By Syed Raza Hassan and Asif Shahzad
Pakistani authorities are struggling to prevent the country's biggest lake bursting its banks and inundating nearby towns after unprecedented flooding.
On Monday, Pakistan's National Disaster Management Agency added a further 24 fatalities to its death toll, bringing the total number killed to at least 1314, including 458 children.
The floods, driven by record monsoon rains and melting glaciers in Pakistan's northern mountains, have affected 33 million people, the agency said.
They followed record-breaking summer temperatures and the government and the United Nations have both blamed climate change for the extreme weather and the devastation it has brought.
Authorities on Sunday breached Pakistan's largest freshwater lake, displacing up to 100,000 people from their homes in the hope of draining enough water to stop the lake bursting its banks and swamping more densely-populated areas.
But water levels in the lake, to the west of the Indus River in the southern province of Sindh, remain dangerously high.
"The water level at Manchar lake has not come down," Jam Khan Shoro, the provincial minister for irrigation told Reuters.
He declined to say if another attempt to drain water from the lake would be made.
The floods have led to a growing humanitarian crisis, with officials especially concerned about the well-being of pregnant women and young mothers.
Over 400,000 pregnant women in badly affected Sindh province have been displaced by the floods, with only 891 making it to relief camps, according to data from the provincial government released on Friday.
The relief effort is a huge burden for an economy already needing help from the International Monetary Fund.
A delegation of three US lawmakers, who visited the flood-hit areas on Sunday to assess the damage and explore ways of assisting Pakistan in its recovery efforts, met Prime Minister Shehbaz Sharif on Monday, his office said.

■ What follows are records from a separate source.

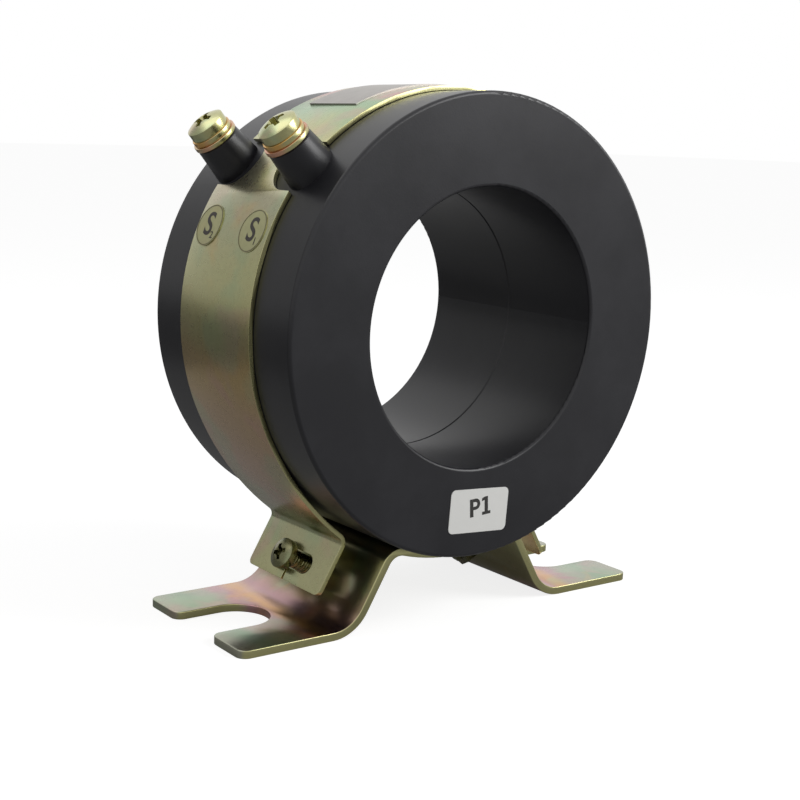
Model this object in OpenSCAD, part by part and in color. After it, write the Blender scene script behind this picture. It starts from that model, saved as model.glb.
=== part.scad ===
// Window-type low-voltage current transformer on a bent foot.
// Two moulded half shells close round a toroidal wound core. A plated
// clamp band goes over the ring and its ears are drawn towards the legs
// of the foot bracket by two screws. Each half shell carries one leaning
// terminal post with a moulded-in brass insert, a screw and two washers.
// The window's axis is Y, the front (P1) face looks towards -Y, and the
// origin is the centre of the window.

/* [Housing] */
// Diameter of the window
window_d = 60; // [54:0.5:72]
// Radial width of the ring, from the window to its outer wall
ring_w = 19.5; // [19.2:0.1:23]
// Depth of the ring, front face to rear face
housing_depth = 55; // [52:0.5:70]
// Thickness of the outer and window walls
wall = 2.5; // [1.8:0.1:3]
// Thickness of the front and rear faces
face_wall = 3; // [2:0.1:4]
// Radius of the outer edge of each face
rim_r = 0.8; // [0.5:0.1:1.7]
// Radius of the window's edge
window_edge_r = 0.7; // [0.3:0.1:1.5]
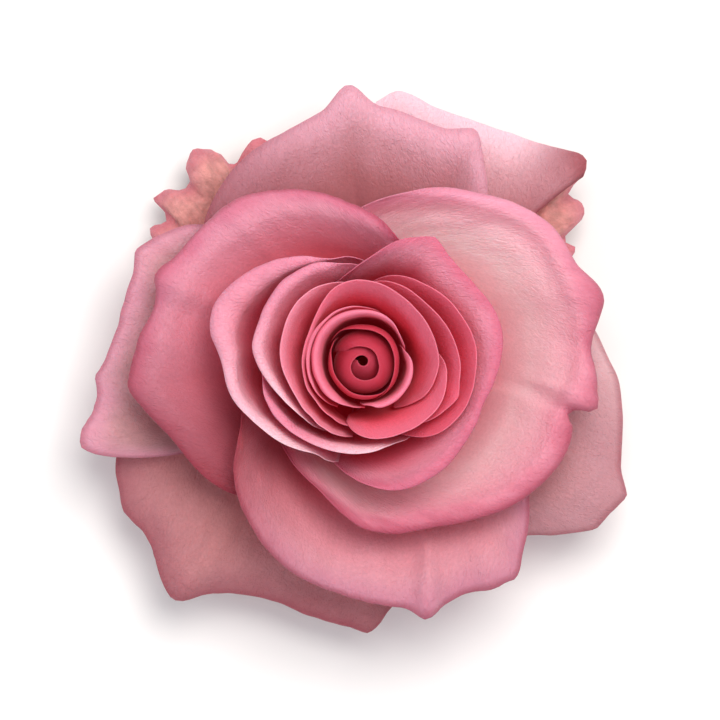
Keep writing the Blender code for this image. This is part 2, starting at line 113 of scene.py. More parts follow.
def new_material(name: str, **shader: object) -> tuple[bpy.types.Material, bpy.types.Node]:
    """Start a material.

    Args:
        name: Its name.
        **shader: Values of the Principled shader, with underscores for the spaces of socket names.

    Returns:
        The material and its Principled node.
    """
    material = bpy.data.materials.new(name)
    material.use_nodes = True
    principled = material.node_tree.nodes["Principled BSDF"]
    for socket, value in shader.items():
        principled.inputs[socket.replace("_", " ")].default_value = value
    return material, principled


# Sockets whose names repeat on one node go by number: those of Map Range, and those of a colour Mix
VALUE, FROM_MIN, FROM_MAX, TO_MIN, TO_MAX = range(5)
FACTOR, COLOUR_A, COLOUR_B = 0, 6, 7
MIXED = 2

# The grazing light on the velvet, and the colour of the painted glow that stands in for the red light
# soaked through the petals
VELVET_TINT = "FFD9E4"
PAINTED_GLOW_COLOUR = "FF2040"

# How far blotches shift the petal's colours along it, as a share of its length
DRIFT = 0.10

# The rim's colour goes round the side edges too, between these distances from the petal's middle line,
# as shares of its width
SIDE_RIM = (0.475, 0.5)

# Places along the petal where the dry line begins and where it is full
DRY_LINE = (0.965, 0.99)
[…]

Sharif told the lawmakers that given the challenges and enormous resources involved in the reconstruction efforts, "continued support, solidarity and assistance from the international community was critical", the office said.
The United Nations has called for $160 million in aid to help the flood victims but Finance Minister Miftah Ismail said the damage was far higher.
"The total damage is close to $10 billion, perhaps more," Ismail said in an interview with CNBC.
"Clearly it is not enough. In spite of meagre resources Pakistan will have to do much of the heavy lifting."
Nevertheless, help kept pouring in with the foreign ministry reporting arrivals of relief flights on Monday from the United Nations and individual countries, including Turkmenistan and the United Arab Emirates.
Elsewhere in the region, floods are also threatening crisis-hit Sri Lanka, while rains have disrupted life in India's technology hub, Bengaluru.
The northern summer is the rainy season across much of Asia.